La miniera che uccide i Dongria Khond

Marina Forti, il manifesto del 18 Agosto 2007 La miniera che uccide i Dongria Khond

La protesta di popolazione e ambientalisti contro la società mineraria

L'Orissa è uno stato dell'India affacciato sul golfo del Bengala, con un vasto entroterra rurale e montagnoso, grandi ricchezze minerarie e una popolazione impoverita (in gran parte adivasi, spesso chiamati «tribali»: i nativi, aborigeni, una minoranza consistente (90 milioni di persone) in India ma anche il gruppo sociale più negletto (con i fuoricasta). Vedanta Resources invece è una compagnia mineraria con sede a Londra, una delle prime 100 aziende quotate dal Ftse (l'indice del Financial Times e della Borsa londinese). Vedanta sta investendo molto in India, in Orissa e nei confinanti stati di Jharkhand e Chhattisgarh - cioè la regione che racchiude il 70% dei giacimenti di carbone dell'India, il 56% del ferro, il 60% della bauxite: è chiamata mineral belt, «fascia dei minerali». In Orissa Vedanta progetta una nuova raffineria di allumina (investimento da 2,1 miliardi di dollari) e intanto vuole espanderne una esistente (in cui investirà 700 milioni di dollari) nella zona di Lanjigarh; ha avuto una concessione dal governo statale già nel 2004. E' una zona remota, ma Vedanta progetta di estrarre bauxite (la materia prima da raffinare) dalle vicine colline di Niyamgiri.

La costruzione della raffineria ha suscitato le proteste delle comunità adivasi evacuate per fare posto agli impianti industriali. Vedanta afferma di aver offerto agli sfollati alloggi, scuole, posti di lavoro; gli attivisti sociali del luogo ribattono che qualche intervento «modello» non basta.

Opposizioni ancora più forti suscita la miniera. Il punto è che quelle colline, che il governo considera un territorio pieno di risorse e vuoto di popolazione, non sono affatto «vuote»: sono abitate da una popolazione nativa, i Dongria Kondh, una tra le meno integrate (le più «primitive», dicono le autorità locali). Per i Dongria Kondh su quelle colline c'è la sopravvivenza fisica e anche culturale.

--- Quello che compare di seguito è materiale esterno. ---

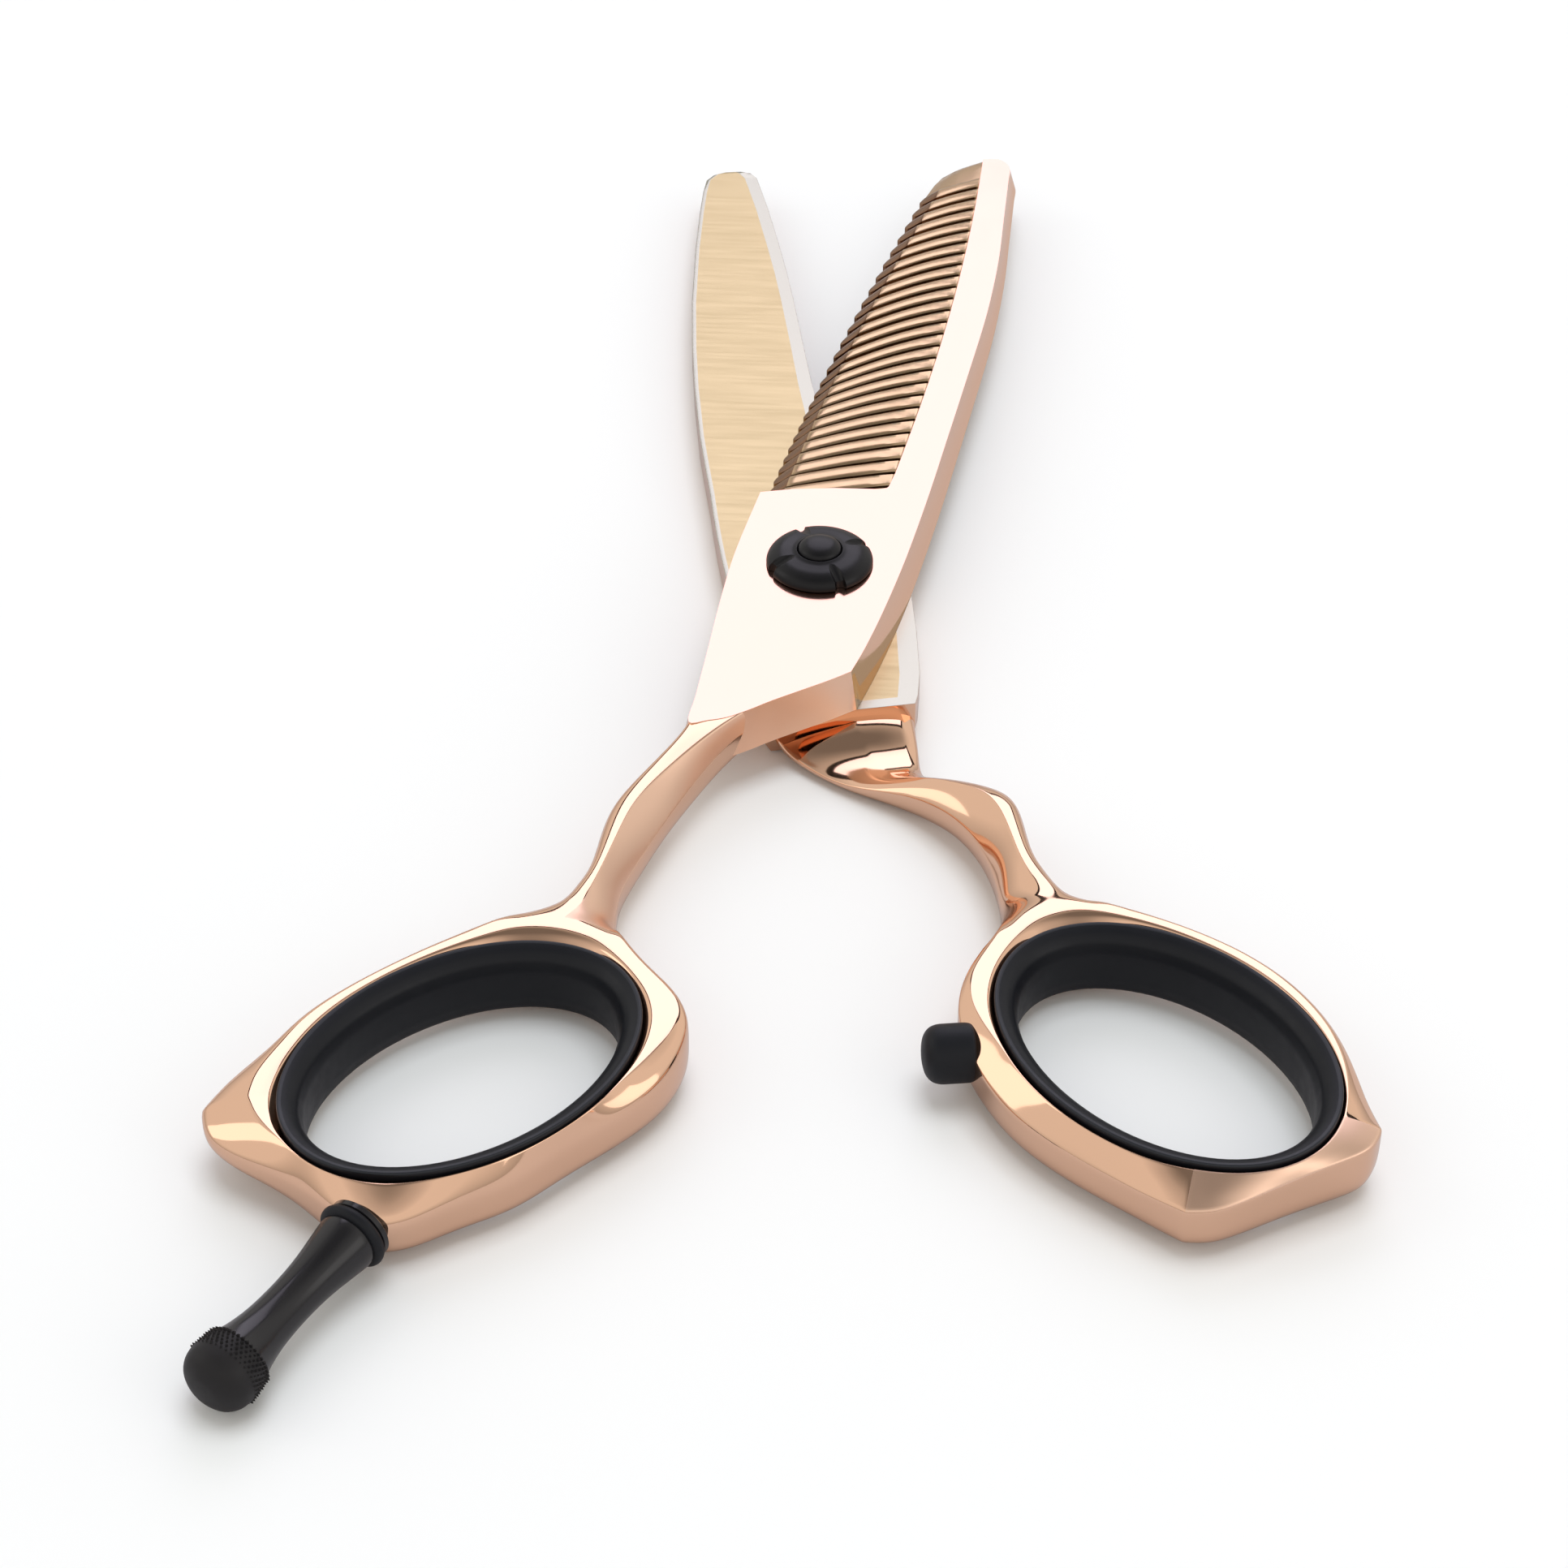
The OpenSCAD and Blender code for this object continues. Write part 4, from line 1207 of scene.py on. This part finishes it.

Negli ultimi due anni questa popolazione si è mobilitata in frequenti proteste. Gruppi ambientalisti hanno sottolineato gli effetti negativi di una miniera, ecologici e sociali, e hanno avviato azioni legali (proprio in questi giorni la Corte suprema indiana dovrebbe pronunciarsi su un loro ricorso). Negli ultimi due anni inoltre la voce delle popolazioni locali di Lanjigarh è arrivata a Londra, all'annuale assemblea degli azionisti di Vedanta Resources: la cronaca dell'ultimo incontro è in questa pagina. Il caso di Vedanta non è unico. Il settore minerario è in espansione in India, richiama investimenti di grandi compagnie indiane e multinazionali (Vedanta, la sudcoreana Posco, Mittal Steel, Tata...). Con le miniere arrivano acciaierie, fonderie, altiforni. Ma tutto questo apre nuovi conflitti o ne rinfocola di vecchi, perché miniere e industrie divorano foreste e terre e costringono intere comunità a farsi da parte, con poco o nulla in cambio. Come a Lanjigarh.